— WRITTEN INSTRUCTION —
Show each line of the data below that has the string "bodies" in it.

— DATASET RECORDS —
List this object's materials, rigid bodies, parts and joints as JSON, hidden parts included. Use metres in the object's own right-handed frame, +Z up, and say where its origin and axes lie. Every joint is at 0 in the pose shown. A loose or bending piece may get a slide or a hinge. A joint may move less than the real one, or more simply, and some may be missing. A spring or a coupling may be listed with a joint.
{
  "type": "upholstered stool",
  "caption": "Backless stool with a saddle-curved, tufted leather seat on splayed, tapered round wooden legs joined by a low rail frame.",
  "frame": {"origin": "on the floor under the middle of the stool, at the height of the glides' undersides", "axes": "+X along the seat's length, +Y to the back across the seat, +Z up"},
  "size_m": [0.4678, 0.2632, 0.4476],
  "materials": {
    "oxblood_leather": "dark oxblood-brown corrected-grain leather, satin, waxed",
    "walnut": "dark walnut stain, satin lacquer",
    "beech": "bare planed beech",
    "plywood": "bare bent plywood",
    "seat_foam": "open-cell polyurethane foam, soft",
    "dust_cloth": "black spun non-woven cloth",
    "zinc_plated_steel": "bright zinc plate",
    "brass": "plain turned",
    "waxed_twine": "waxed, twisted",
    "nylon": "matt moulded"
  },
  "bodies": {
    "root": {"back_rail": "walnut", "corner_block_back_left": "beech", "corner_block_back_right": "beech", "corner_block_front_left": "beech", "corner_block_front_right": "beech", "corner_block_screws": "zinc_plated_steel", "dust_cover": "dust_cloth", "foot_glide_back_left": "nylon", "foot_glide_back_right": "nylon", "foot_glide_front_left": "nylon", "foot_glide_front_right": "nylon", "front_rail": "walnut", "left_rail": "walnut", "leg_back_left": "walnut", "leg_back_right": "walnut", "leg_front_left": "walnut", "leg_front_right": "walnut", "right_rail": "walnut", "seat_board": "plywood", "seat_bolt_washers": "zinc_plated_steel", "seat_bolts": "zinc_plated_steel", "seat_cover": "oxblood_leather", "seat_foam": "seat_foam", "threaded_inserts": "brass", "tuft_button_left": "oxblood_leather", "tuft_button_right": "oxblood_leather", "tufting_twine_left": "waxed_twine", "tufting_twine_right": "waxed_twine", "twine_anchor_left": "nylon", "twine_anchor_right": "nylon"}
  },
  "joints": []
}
* * *
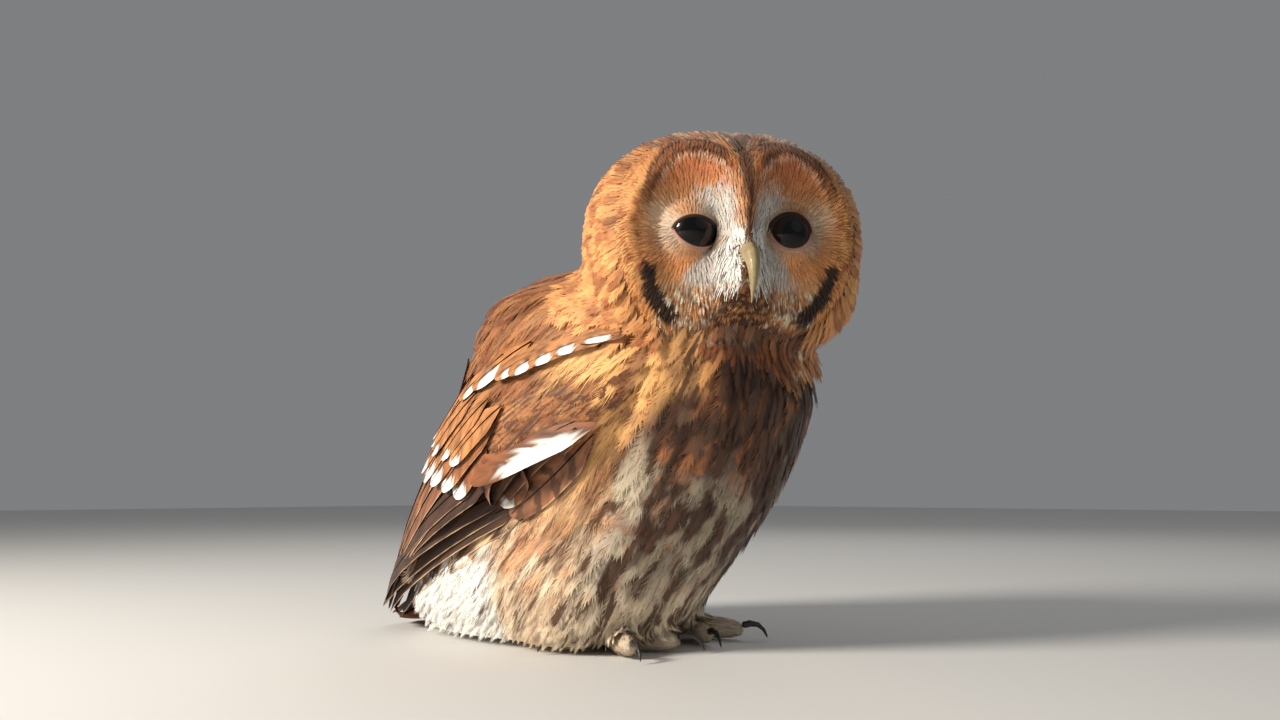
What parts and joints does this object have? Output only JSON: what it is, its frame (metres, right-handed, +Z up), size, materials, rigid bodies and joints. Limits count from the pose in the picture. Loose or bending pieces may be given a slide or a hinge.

— EXERCISE RESPONSE —
List this object's materials, rigid bodies, parts and joints as JSON, hidden parts included. Use metres in the object's own right-handed frame, +Z up, and say where its origin and axes lie. Every joint is at 0 in the pose shown. A loose or bending piece may get a slide or a hinge. A joint may move less than the real one, or more simply, and some may be missing. A spring or a coupling may be listed with a joint.
  "bodies": {
What parts and joints does this object have? Output only JSON: what it is, its frame (metres, right-handed, +Z up), size, materials, rigid bodies and joints. Limits count from the pose in the picture. Loose or bending pieces may be given a slide or a hinge.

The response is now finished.